Research based on colonial or settler accounts and Indigenous oral history mark the thousands of first nations people killed by Europeans in frontier wars
The first recorded killing happened on 1 September 1794, six years after the First Fleet arrived in Sydney Cove and declared Australia a British colony.
It was not the first murder of Aboriginal people by Europeans but it is the earliest to have enough evidence to meet the strict criteria of University of Newcastle researchers, who have mapped the sites of more than 150 massacres in one of the most significant pieces of work ever undertaken on the frontier wars.
The detail is scant. A group of settlers on the Hawkesbury river, reportedly in reprisal for an attack on a settler and his servant and the theft of their clothes some days prior, armed themselves and killed seven or eight members of the Bediagal clan.
The massacre occurred on a bend in the river at Cornwallis, about 4km from what is now Richmond. According to a 2011 book by the historian Peter Turbet, one of the sources cited by the University of Newcastle researchers, it was the largest massacre committed by settlers to date.
Another seven or eight Bediagal were killed nine months later, just over 6km away on what is now a thoroughbred stud. Their murderers were two officers and 66 soldiers of the New South Wales Corps, dispatched by Captain William Paterson, who would later be promoted to colonel, serve as the lieutenant governor of NSW, be celebrated by history as an explorer, and have a river in the Hunter Valley named after him.
According to a temporary account, Paterson ordered his men to “drive the natives to a distance; and, in the hope of striking terror, to erect gibbets in different places, whereon the bodies of all they might kill were to be hung”.

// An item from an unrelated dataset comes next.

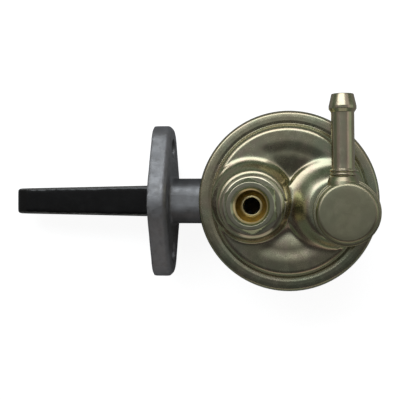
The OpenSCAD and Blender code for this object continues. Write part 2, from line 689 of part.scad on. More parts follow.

They came upon the sleeping group of Bediagal people at night and shot them with muskets but were denied the chance to string them up; the survivors had taken away their dead in the night.
The list ticks on. Thirty to 50 members of the Leenowwine and Pangerninghe Big River tribes killed by 15 armed soldiers, supported by 15 armed convicts and magistrate Jacob Mountgarret at Risdon Cove on the River Derwent in 1804. Seven more Bediagal and Darung people killed on the Hawkesbury River in 1805. In 1806, a retaliation: nine sealers killed at Twofold Bay on the NSW south coast by a group of 11 Aboriginal men, clan unknown, in response to sealers abducting Aboriginal women.
It is the untold history of Australia, painted in blood.
The numbers are staggering, but lead researcher Lyndall Ryan said they were conservative estimates.
Only events where six or more relatively defenceless people were killed have been counted as a massacre. Skirmishes and other violence were not.
To be included in the map, the massacre also needed to be verified by several sources, which usually meant it had to be mentioned in colonial or settler accounts. Indigenous oral histories were included, but the very nature of the frontier wars mean they are often incomplete or have not been catalogued.